Как показывает следующий отрывок из второго ответа Больцмана Цермело[277], Больцман — как и Шредингер — полагает, что направление в будущее время может быть задано определением.
Рис. 1
«У нас есть выбор между двумя видами картин. Либо мы предполагаем, что вселенная в целом в настоящее время находится в очень невероятном состоянии, или мы предполагаем, что зоны времени, в течение которого длится это невероятное состояние, и расстояние отсюда до Сириуса ничтожны в сравнении с возрастом и размерами вселенной. В такой вселенной, которая в целом находится в состоянии термального равновесия и потому мертва, здесь и там могут возникать небольшие регионы размером с нашу галактику, — регионы (их можно назвать «мирами»), которые сильно отклоняются от термального равновесия на сравнительно короткие отрезки этих «эонов» времени. В этих мирах вероятности их состояния [то есть энтропия] будут возрастать столь же часто, сколько и убывать. Во вселенной в целом два направления времени неразличимы, как верх и низ в пространстве. Однако точно так же, как в определенном месте на поверхности земли мы можем назвать «низом» направление к центру земли, так и живой организм, обнаруживший себя в таком мире в определенный период времени, может определить «направление» времени как идущее от менее вероятного состояния к более вероятному (первое будет «прошлым», а второе — будущим), и в силу этого определения [sic] он обнаружит, что его собственный небольшой регион, изолированный от остальной вселенной, «сначала» всегда находится в невероятном состоянии. Мне кажется, что такой взгляд на вещи является единственным, который позволяет нам понять истинность второго закона и тепловую смерть каждого индивидуального мира, не прибегая к идее однонаправленных изменений всей вселенной от определенного начального состояния к конечному».
Я думаю, что идея Больцмана поразительна по своей красоте и смелости. Но она же кажется мне и неприемлемой, по крайней мере, для реалиста. Она называет однонаправленные изменения иллюзией. Это делает иллюзией катастрофу Хиросимы. Тем самым она делает иллюзией наш мир со всеми нашими попытками узнать о нем больше. Поэтому она саморазруши-тельна (как и любой идеализм). Идеалистическая гипотеза ad hoc Больцмана противоречит его собственной реалистской и пламенно отстаиваемой анти-идеалистической философии и его страстному стремлению к познанию.
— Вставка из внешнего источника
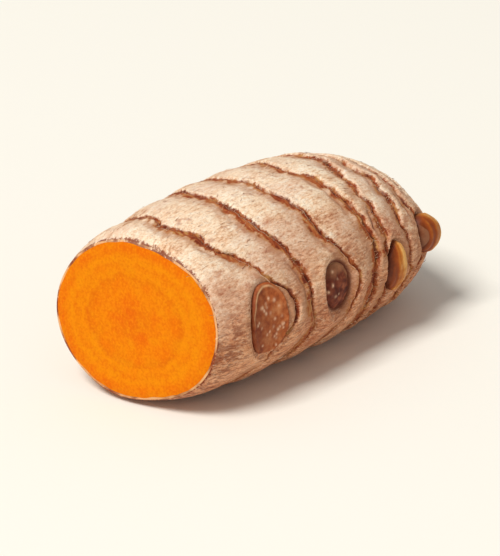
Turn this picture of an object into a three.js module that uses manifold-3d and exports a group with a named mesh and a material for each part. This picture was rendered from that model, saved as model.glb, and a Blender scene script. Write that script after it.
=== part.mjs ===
// A fresh turmeric rhizome: one finger, sliced across at its thick end, lying on its side.
// It is one solid. Leaf-scar rings run round it, and most rings have a bud or the scar of a shoot, which come
// by turns in front and behind.
// Millimetres. +X runs along the finger from the cut to the grown tip, +Z is up, and it lies on z = 0.

import * as THREE from "three";
import { mergeVertices } from "three/addons/utils/BufferGeometryUtils.js";
import Module from "manifold-3d";

// Driving dimensions of the finger.
const AXIS_LENGTH = 46.5; // from the middle of the cut to the tip
const BODY_RADIUS = 11.6; // mean radius at the thickest place
const FLATTENING = 0.09; // share by which it is wider across the bud ranks and lower over them
const AXIS_HEIGHT = 10.55; // a little less than the underside's depth, which leaves the flat spot it lies on
const LUMPINESS = 0.014; // of the section, as a share of its radius
const CUT_SLANT_FRONT = 0.15; // how far the knife's plane leans: mm of x for each mm towards the front
const CUT_SLANT_UP = 0.14; // and for each mm upwards

// The radius and the axis's rise along the finger, as (share of the length, value).
const RADIUS_PROFILE = new THREE.SplineCurve(
  [[-0.1, 0.84], [0, 0.88], [0.2, 0.97], [0.4, 1], [0.6, 0.985], [0.8, 0.9], [1, 0.75]].map(toVector2),
);
const RISE_PROFILE = new THREE.SplineCurve(
  [[-0.1, -0.6], [0, -0.4], [0.3, -0.2], [0.6, -0.45], [0.8, -1.3], [1, -2.9]].map(toVector2),
);
const END_ROUNDING_FROM = 0.7; // share of the length where the blunt end starts to close
const END_ROUNDING_POWER = 3.2; // the higher, the blunter
const LAST_ROW_RADIUS = 0.3; // at the tip, inside the terminal bud

// The leaf-scar rings: the place along the axis over the top, and how much further on each is at the sides.
const RINGS = [
  { at: 5.7, lean: 3.5 },
  { at: 13.2, lean: 3.4 },
  { at: 19.4, lean: 2.6 },
  { at: 26.7, lean: 2 },
  { at: 32.3, lean: -1.6 },
  { at: 35, lean: 0.3 },
  { at: 38.2, lean: 0.2 },
  { at: 41.3, lean: 0.4 },
  { at: 43.6, lean: 0.2 },
];
const RING_WAVE = 0.28; // how far a ring wanders to and fro
const BOW_SHARPNESS = 0.7; // how soon a ring's bow ends on either side of its bud
const LIP_HEIGHT = 0.55; // the torn edge of the old leaf sheath, just before each ring
const LIP_WIDTH = 0.8;
const GROOVE_DEPTH = 0.45; // the line of the ring itself
const GROOVE_WIDTH = 0.45;
const INTERNODE_SWELL = 0.22; // how much fuller it is halfway between rings
const FULL_RELIEF_RADIUS = 5; // the relief fades where the tip is slimmer than this

// Buds and scars: the ring that each sits on, its angle round the axis (0 faces the front, 90 up), its half
// sizes along the axis and round it, how far its ring bows out round it, and its form.
const BUDS = [
  { ring: 0, angle: 3, along: 3.1, round: 4.3, bow: 3.9, form: "scar" },
  { ring: 1, angle: 183, along: 2.5, round: 3.3, bow: 2.6, form: "bud" },
  { ring: 2, angle: 3, along: 2.7, round: 3.3, bow: 3.4, form: "pit" },
  { ring: 3, angle: 176, along: 2.8, round: 3.8, bow: 0.5, form: "scar" },
  { ring: 5, angle: -1, along: 2, round: 3.2, bow: 0.2, form: "bud" },
  { ring: 6, angle: 184, along: 1.8, round: 2.6, bow: 0.8, form: "bud" },
  { ring: 7, angle: 11, along: 1.9, round: 2.3, bow: 0.8, form: "shoot" },
];
const BUD_CLEARANCE = 0.6; // between a bud's socket and the line of its ring
const COLLAR_HEIGHT = 0.55; // how far the skin rises round a bud
const COLLAR_SPREAD = 1.6; // how far past the bud it does so
const ROOT_DEPTH = 2.4; // how deep each bud is sunk in the body
const BUD_SIDES = 16;

// Each form as a profile from its edge to its middle: (share of the half size, height over the collar).
// The socket is cut into the skin first, so a groove is left round the bud.
const SOCKETS = {
  scar: [[1.16, 1.5], [1.02, -0.1], [0.9, -0.45], [0, -0.5]],
  pit: [[1.18, 1.5], [1.02, -0.1], [0.84, -0.8], [0, -0.85]],
  bud: [[1.16, 1.5], [1.02, -0.1], [0.92, -0.4], [0, -0.5]],
  shoot: [[1.16, 1.5], [1.02, -0.1], [0.92, -0.4], [0, -0.5]],
};
const BUD_FORMS = {
  scar: [[0.94, -0.6], [0.88, 0.1], [0.8, 0.16], [0.7, -0.12], [0.35, -0.06], [0, 0]],
  pit: [[0.72, -0.9], [0.6, -0.5], [0.4, -0.38], [0, -0.34]],
  bud: [[0.95, -0.6], [0.88, 0.3], [0.74, 0.5], [0.68, 0.42], [0.5, 0.82], [0.25, 1.02], [0, 1.08]],
  shoot: [[0.97, -0.6], [0.92, 0.7], [0.78, 1.15], [0.7, 1.05], [0.52, 1.85], [0.25, 2.25], [0, 2.35]],
};

// The terminal bud, as (radius, distance past the tip).
const TIP_BUD = [
  [0, -3], [3.1, -3], [2.9, -0.35], [2.4, 0.25], [1.8, 0.2], [1.5, 0.75], [0.8, 1.15], [0, 1.25],
];

const COLUMNS = 58; // round the body
const COLUMN_CROWDING = 0.2; // how much closer together they are along the two bud ranks
const INTERNODE_STEPS = [0, 0.06, 0.16, 0.36, 0.62, 0.83, 0.94]; // rows between two rings, as shares
const END_STEPS = [0, 0.1, 0.3, 0.5, 0.68, 0.84, 0.95, 1]; // rows from the last ring to the tip

const SKIN_COLOUR = 0xcfa283;

function toVector2([x, y]) {
  return new THREE.Vector2(x, y);
}

// The height at x of a spline through points that are listed by rising x.
function valueAt(curve, x) {
  let low = 0;
  let high = 1;
  for (let i = 0; i < 30; i++) {
    const middle = (low + high) / 2;
    if (curve.getPoint(middle).x < x) low = middle;
    else high = middle;
  }
  return curve.getPoint(low).y;
}

function bodyRadius(station) {
  const share = station / AXIS_LENGTH;
  const closing = Math.max(0, (share - END_ROUNDING_FROM) / (1 - END_ROUNDING_FROM));
  const rounding = Math.sqrt(Math.max(0, 1 - closing ** END_ROUNDING_POWER));
  return Math.max(LAST_ROW_RADIUS, BODY_RADIUS * valueAt(RADIUS_PROFILE, share) * rounding);
}

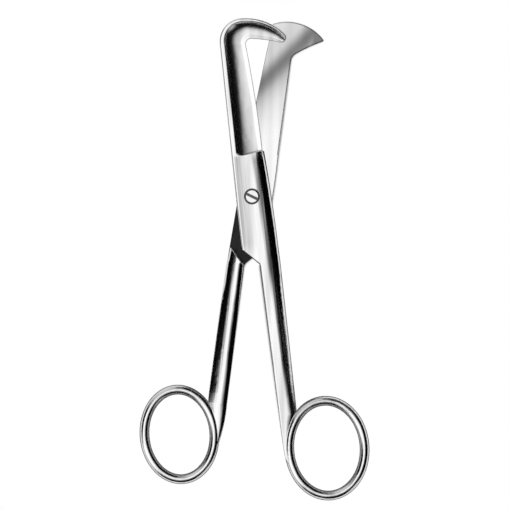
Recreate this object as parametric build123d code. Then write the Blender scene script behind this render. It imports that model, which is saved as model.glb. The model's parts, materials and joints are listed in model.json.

Но кроме этого гипотеза ad hoc Больцмана до некоторой степени разрушает ту самую физическую теорию, которую она намеревалась спасти. Потому что его великая и смелая попытка вывести закон возрастания энтропии (dS / dt ≥ 0) из механических и статистических предположений — его Н-теорема — полностью провалилась. Она неверна для его объективного времени (то есть его ненаправленного времени), поскольку для него энтропия убывает так же часто, как и возрастает[278]. И она неверна для его субъективного времени (времени со стрелой), поскольку здесь энтропия возрастает только по определению или иллюзорно, и никакое статистическое или механическое доказательство не может установить (или не требуется для установления) того, что она растет. Таким образом, она разрушила физическую теорию — кинетическую теорию энтропии, — которую Больцман пытался защитить от Цермело. Жертва реалистской философии во имя его H-теоремы оказалась напрасной. Мне кажется, что в свое время он это осознал, а его депрессия и самоубийство в 1906 году могли быть с этим связаны.
Несмотря на то, что я преклоняюсь перед красотой и интеллектуальной смелостью идеалистической гипотезы ad hoc Больцмана, теперь получается, что в смысле моей методологии она не была «смелой»: она ничего не добавила нашему знанию и не расширила его содержание. Напротив, она была разрушительной для всякого содержания.
Вот почему я не испытал никакого сожаления (хотя мне очень жаль Больцмана), когда я понял, что мой пример неэнтропийного физического процесса, который имеет стрелу времени[279], опроверг идеалистическую гипотезу ad hoc Больцмана. Должен отметить, что я опроверг нечто замечательное — аргумент в пользу идеализма из области чистой физики. Но, в отличие от Шредингера, я не занимался поиском таких аргументов; и поскольку я, как и Шредингер, был противником использования квантовой механики для обоснования субъективизма, я был рад тому, что смог атаковать еще более старый бастион субъективизма в физике[280]. И мне кажется, что Больцман одобрил бы эту попытку (хотя, возможно, не ее результаты).
Случай с Махом и Больцманом — один из самых странных в истории науки, и он демонстрирует историческую силу моды. Но моды слепы и глупы, особенно философские моды; это касается и веры в то, что история все рассудит.